» Problem details:
Repeat exactly and only the lines from the line containing "make_exhaust()" through the line containing "from mathutils import Matrix, Vector", both included.

======== Supplied material

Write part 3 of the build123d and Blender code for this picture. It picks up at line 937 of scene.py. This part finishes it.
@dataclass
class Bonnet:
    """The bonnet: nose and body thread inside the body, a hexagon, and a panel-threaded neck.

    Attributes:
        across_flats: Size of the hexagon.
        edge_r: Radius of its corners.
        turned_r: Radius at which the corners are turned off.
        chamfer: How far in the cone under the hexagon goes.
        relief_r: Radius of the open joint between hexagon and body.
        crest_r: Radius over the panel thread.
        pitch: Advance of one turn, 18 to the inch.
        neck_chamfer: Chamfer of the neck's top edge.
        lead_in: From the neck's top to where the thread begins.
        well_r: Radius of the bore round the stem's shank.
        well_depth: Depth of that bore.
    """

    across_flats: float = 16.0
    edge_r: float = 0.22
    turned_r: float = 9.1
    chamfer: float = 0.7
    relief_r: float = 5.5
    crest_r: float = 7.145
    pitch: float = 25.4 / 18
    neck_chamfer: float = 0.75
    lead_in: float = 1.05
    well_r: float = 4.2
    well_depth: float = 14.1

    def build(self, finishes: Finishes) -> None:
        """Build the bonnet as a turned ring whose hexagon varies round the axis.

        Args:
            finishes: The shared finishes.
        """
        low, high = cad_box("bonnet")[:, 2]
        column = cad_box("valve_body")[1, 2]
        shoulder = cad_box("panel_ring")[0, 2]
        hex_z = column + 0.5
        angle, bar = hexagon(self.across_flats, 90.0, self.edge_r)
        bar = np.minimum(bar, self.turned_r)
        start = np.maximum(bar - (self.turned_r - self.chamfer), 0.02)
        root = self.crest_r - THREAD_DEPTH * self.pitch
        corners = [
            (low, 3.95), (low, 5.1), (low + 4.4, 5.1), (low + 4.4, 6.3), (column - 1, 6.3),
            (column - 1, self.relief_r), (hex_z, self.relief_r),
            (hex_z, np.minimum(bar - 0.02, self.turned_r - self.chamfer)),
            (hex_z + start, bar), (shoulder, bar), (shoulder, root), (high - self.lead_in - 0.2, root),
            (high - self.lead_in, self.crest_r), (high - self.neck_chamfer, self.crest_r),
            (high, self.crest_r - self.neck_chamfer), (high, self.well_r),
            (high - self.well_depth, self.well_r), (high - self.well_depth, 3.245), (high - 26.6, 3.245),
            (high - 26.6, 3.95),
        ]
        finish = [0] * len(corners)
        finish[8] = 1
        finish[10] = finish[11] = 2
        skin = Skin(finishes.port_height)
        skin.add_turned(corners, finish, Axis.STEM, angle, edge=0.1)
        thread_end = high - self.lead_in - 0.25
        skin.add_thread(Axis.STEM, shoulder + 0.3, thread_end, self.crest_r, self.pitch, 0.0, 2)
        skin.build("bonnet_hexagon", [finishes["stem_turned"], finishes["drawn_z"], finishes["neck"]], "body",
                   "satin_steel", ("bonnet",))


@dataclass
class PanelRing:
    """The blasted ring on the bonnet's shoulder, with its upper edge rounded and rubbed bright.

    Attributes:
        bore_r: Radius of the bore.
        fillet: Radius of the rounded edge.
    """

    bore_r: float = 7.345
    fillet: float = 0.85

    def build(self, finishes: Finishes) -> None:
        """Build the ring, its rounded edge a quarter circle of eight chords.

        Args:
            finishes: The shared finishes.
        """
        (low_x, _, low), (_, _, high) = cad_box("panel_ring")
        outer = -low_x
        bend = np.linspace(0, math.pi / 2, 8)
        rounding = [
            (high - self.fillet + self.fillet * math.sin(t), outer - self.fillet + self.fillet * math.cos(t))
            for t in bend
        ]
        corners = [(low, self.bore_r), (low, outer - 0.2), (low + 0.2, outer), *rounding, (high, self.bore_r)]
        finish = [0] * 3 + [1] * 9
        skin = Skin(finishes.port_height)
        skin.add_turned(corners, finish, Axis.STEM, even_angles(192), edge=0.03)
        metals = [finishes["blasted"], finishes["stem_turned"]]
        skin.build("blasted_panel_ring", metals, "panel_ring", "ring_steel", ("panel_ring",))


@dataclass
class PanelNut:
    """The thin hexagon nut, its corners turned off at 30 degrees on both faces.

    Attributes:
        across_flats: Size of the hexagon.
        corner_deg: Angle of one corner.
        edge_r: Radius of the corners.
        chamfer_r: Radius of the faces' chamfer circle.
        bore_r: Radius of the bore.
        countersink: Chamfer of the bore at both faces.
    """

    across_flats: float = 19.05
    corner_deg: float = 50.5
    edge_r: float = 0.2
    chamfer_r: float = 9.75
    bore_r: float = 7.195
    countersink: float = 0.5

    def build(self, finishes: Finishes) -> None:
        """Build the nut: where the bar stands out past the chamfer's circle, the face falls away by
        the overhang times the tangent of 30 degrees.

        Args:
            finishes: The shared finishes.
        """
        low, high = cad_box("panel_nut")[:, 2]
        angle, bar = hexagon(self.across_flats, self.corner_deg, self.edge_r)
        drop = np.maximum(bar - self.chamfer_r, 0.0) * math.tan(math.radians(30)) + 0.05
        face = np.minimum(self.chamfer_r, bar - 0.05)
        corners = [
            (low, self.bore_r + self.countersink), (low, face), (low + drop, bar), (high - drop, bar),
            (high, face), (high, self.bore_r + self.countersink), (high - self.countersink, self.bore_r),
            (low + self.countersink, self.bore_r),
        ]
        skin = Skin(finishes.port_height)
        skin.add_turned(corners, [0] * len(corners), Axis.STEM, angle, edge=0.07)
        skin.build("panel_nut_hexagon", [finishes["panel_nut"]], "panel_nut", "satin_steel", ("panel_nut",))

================
======== Supplied material

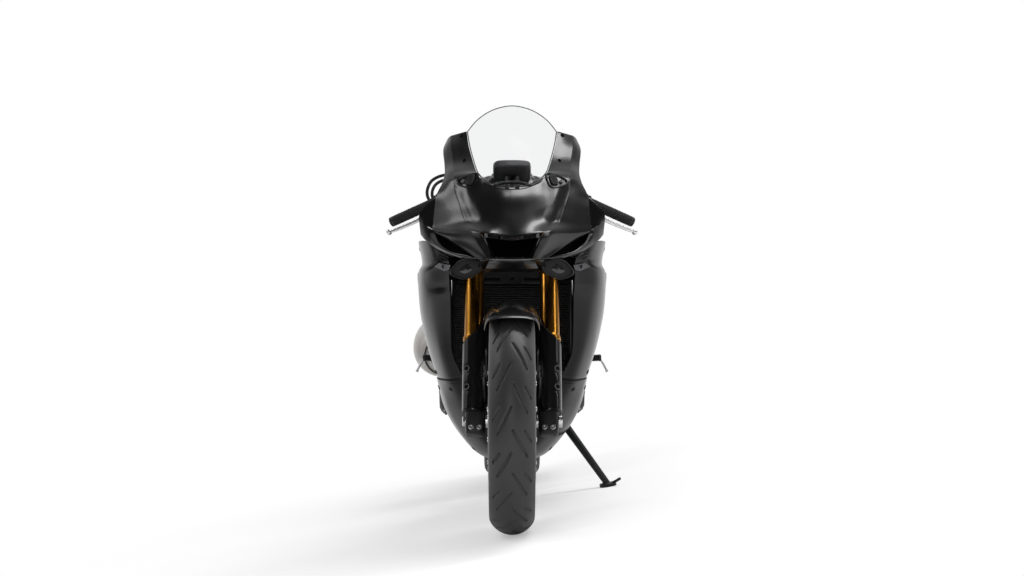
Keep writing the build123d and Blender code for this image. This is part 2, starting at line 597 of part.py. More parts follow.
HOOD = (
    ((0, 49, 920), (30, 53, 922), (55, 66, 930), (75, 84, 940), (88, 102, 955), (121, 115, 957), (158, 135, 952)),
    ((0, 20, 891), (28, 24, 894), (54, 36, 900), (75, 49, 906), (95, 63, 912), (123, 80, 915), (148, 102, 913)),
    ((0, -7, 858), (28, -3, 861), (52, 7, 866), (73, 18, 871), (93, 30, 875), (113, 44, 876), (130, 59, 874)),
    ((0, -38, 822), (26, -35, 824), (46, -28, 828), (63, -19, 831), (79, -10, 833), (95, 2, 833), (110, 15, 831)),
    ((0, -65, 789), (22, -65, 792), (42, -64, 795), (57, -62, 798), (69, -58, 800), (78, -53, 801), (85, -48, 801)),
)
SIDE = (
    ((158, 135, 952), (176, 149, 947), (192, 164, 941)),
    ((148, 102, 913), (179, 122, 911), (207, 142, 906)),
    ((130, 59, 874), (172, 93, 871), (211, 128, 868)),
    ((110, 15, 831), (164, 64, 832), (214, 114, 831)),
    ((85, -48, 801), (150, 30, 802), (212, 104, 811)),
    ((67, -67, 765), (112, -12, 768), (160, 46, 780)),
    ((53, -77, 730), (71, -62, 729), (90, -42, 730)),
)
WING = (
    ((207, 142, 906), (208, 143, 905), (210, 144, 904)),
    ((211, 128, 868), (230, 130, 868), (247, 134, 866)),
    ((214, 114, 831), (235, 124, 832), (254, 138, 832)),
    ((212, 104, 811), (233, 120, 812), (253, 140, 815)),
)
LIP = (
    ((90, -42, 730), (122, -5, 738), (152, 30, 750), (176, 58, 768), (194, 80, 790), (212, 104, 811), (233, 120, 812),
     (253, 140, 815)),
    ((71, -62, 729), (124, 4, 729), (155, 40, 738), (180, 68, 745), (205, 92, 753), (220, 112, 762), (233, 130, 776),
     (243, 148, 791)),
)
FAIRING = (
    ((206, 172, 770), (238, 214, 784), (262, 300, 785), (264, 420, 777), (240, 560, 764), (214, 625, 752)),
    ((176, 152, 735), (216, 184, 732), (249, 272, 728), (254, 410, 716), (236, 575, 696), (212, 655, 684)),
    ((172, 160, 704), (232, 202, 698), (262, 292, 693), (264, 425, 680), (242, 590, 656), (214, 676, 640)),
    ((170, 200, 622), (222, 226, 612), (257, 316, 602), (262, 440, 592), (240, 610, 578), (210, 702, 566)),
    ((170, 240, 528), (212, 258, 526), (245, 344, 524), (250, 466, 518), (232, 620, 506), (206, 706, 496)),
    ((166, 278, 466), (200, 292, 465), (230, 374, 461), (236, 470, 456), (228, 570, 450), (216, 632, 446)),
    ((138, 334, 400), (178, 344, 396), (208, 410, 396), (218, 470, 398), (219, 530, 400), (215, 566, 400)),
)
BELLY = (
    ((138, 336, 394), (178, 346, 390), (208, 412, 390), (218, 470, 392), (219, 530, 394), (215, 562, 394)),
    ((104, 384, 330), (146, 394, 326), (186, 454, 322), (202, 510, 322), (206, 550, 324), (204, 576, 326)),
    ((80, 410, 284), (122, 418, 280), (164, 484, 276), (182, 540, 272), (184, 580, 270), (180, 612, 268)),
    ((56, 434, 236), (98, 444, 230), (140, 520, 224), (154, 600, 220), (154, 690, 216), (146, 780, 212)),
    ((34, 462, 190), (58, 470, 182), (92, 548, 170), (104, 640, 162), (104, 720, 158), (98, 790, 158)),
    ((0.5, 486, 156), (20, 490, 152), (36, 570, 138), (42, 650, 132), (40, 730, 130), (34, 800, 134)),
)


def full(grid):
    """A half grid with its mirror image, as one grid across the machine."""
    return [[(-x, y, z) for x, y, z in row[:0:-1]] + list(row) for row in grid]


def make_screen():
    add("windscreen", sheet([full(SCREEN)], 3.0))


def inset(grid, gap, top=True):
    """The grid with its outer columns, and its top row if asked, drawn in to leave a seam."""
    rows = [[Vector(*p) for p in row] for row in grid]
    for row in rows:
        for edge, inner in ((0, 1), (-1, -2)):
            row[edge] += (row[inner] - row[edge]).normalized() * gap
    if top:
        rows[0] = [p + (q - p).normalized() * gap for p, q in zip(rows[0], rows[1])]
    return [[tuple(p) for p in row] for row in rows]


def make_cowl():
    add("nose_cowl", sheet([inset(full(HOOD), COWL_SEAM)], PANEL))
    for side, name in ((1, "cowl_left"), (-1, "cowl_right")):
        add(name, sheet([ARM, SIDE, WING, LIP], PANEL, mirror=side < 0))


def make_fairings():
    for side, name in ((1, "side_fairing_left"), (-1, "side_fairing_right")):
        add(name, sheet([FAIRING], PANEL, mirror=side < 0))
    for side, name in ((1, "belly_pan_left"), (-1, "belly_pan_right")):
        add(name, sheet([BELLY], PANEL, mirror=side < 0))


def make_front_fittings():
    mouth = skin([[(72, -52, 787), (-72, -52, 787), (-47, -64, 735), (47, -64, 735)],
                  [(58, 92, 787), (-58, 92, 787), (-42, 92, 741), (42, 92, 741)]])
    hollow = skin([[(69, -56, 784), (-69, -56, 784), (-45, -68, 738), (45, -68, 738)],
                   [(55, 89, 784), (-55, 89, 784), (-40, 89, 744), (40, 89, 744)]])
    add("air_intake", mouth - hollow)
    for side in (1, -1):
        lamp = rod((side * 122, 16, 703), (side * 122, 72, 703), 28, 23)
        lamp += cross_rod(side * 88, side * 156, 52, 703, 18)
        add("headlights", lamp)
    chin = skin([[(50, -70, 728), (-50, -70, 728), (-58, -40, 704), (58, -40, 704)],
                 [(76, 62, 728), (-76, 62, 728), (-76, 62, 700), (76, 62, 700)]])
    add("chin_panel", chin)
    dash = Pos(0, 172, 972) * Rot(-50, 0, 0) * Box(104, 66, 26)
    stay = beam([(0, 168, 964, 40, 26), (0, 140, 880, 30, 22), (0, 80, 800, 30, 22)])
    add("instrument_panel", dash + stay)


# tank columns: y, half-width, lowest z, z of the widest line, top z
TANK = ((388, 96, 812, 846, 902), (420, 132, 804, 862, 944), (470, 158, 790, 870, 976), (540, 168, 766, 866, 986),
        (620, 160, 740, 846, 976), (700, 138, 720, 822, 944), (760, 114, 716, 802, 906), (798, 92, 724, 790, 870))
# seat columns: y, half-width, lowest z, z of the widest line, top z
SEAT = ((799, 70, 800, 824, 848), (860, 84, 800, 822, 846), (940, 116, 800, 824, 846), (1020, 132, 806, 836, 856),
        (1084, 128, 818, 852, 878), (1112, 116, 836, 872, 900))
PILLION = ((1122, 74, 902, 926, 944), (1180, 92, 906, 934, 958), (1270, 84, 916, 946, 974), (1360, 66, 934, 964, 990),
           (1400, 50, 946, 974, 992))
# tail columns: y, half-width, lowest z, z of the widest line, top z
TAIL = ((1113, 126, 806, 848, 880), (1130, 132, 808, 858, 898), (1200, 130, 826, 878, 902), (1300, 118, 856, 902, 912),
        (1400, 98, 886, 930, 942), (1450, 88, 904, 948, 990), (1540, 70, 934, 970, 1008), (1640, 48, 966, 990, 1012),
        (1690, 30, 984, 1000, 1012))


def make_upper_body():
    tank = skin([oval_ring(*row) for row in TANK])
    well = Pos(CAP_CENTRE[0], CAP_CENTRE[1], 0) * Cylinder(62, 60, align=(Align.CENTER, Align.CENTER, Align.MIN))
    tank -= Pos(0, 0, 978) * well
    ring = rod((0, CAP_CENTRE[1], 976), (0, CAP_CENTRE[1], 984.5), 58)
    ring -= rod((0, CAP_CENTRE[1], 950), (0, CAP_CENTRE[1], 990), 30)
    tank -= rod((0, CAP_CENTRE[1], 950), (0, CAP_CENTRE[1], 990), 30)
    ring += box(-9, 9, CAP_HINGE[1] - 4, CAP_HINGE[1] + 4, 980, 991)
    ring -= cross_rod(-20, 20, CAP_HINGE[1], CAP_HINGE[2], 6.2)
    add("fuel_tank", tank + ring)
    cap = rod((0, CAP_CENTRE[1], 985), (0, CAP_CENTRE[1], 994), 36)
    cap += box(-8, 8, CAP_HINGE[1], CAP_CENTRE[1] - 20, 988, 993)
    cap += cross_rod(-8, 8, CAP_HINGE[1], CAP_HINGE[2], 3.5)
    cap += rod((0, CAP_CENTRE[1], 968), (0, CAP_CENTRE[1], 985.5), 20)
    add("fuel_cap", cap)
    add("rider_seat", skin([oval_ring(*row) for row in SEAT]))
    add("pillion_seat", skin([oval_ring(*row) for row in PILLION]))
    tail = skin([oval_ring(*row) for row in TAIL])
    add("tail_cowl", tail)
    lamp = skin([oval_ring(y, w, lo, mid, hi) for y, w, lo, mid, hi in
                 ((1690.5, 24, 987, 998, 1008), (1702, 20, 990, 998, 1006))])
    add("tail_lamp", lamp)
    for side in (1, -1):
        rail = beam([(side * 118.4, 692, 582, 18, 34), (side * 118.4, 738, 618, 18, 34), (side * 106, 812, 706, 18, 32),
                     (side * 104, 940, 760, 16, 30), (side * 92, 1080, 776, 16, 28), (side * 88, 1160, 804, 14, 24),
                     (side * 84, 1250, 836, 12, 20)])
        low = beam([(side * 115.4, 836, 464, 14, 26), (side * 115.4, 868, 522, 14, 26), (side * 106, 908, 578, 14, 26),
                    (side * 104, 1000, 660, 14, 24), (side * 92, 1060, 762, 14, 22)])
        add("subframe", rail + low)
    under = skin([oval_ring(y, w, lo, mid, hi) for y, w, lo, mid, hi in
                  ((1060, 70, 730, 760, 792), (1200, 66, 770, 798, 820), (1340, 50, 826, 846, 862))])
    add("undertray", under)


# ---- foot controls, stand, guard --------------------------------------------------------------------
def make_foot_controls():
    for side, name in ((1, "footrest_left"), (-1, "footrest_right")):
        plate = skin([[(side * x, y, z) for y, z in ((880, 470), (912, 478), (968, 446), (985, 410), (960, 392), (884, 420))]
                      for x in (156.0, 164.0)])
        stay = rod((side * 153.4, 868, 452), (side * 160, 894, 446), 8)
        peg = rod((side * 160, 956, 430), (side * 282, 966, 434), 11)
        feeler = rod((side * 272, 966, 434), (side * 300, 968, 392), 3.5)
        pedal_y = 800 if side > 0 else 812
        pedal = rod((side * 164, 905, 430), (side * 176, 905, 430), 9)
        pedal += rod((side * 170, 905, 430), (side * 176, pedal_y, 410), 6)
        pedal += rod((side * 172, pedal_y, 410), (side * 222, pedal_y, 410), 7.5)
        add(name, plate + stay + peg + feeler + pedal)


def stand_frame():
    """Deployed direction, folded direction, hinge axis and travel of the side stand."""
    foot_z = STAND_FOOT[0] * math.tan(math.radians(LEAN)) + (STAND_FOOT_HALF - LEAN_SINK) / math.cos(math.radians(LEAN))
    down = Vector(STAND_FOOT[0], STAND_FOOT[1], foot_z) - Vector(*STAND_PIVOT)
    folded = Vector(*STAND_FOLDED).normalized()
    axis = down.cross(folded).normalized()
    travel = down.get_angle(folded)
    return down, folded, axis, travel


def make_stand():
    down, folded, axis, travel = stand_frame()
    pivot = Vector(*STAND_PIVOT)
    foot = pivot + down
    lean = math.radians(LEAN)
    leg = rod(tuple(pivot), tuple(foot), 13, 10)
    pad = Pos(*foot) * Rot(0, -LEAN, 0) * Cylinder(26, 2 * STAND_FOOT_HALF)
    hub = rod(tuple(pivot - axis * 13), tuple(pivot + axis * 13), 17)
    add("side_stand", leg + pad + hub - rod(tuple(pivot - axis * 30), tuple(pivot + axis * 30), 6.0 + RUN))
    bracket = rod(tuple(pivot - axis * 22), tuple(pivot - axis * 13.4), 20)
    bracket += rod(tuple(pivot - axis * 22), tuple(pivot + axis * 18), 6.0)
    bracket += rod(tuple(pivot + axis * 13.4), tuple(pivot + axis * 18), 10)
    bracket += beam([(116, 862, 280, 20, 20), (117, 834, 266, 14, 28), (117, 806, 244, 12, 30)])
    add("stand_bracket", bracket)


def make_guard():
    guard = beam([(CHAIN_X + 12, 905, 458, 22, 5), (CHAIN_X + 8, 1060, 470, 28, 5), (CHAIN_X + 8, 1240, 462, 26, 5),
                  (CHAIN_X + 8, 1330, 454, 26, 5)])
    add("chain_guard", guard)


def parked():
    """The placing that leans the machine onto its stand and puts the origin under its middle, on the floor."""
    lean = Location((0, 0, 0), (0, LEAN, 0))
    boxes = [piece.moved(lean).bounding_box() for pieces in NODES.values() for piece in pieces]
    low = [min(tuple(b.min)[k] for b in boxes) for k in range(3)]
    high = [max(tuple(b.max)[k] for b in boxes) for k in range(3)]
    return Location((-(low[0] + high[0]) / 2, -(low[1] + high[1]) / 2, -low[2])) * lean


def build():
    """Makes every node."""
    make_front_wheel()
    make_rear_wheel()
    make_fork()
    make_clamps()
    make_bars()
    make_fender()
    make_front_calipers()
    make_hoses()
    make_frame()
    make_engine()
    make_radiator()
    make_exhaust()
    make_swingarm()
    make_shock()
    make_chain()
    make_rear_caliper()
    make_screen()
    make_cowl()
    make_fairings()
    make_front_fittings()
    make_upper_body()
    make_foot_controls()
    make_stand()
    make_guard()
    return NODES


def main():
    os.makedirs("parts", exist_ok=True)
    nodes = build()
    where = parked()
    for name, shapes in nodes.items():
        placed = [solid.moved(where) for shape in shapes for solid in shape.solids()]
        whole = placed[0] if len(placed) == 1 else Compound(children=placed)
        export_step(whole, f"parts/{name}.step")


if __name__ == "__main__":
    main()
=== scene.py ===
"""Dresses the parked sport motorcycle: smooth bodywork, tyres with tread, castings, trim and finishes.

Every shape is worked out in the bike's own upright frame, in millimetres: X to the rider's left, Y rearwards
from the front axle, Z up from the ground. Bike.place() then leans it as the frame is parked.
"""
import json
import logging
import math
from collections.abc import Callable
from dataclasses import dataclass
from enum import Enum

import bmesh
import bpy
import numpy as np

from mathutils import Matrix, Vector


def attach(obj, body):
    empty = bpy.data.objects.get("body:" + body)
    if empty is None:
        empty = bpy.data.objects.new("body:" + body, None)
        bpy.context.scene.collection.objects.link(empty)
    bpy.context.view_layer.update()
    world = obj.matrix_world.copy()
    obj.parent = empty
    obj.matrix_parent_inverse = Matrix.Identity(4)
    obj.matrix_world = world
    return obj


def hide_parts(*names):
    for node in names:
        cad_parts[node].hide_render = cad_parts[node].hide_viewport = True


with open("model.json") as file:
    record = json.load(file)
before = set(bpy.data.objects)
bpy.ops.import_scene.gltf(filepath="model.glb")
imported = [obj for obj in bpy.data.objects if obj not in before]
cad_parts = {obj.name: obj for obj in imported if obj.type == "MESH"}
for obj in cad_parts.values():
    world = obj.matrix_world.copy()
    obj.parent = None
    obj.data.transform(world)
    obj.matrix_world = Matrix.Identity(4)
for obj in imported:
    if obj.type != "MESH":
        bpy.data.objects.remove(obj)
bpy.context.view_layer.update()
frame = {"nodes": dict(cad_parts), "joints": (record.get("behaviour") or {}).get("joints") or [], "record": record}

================

» Written response:
    make_exhaust()
    make_swingarm()
    make_shock()
    make_chain()
    make_rear_caliper()
    make_screen()
    make_cowl()
    make_fairings()
    make_front_fittings()
    make_upper_body()
    make_foot_controls()
    make_stand()
    make_guard()
    return NODES


def main():
    os.makedirs("parts", exist_ok=True)
    nodes = build()
    where = parked()
    for name, shapes in nodes.items():
        placed = [solid.moved(where) for shape in shapes for solid in shape.solids()]
        whole = placed[0] if len(placed) == 1 else Compound(children=placed)
        export_step(whole, f"parts/{name}.step")


if __name__ == "__main__":
    main()
=== scene.py ===
"""Dresses the parked sport motorcycle: smooth bodywork, tyres with tread, castings, trim and finishes.

Every shape is worked out in the bike's own upright frame, in millimetres: X to the rider's left, Y rearwards
from the front axle, Z up from the ground. Bike.place() then leans it as the frame is parked.
"""
import json
import logging
import math
from collections.abc import Callable
from dataclasses import dataclass
from enum import Enum

import bmesh
import bpy
import numpy as np

from mathutils import Matrix, Vector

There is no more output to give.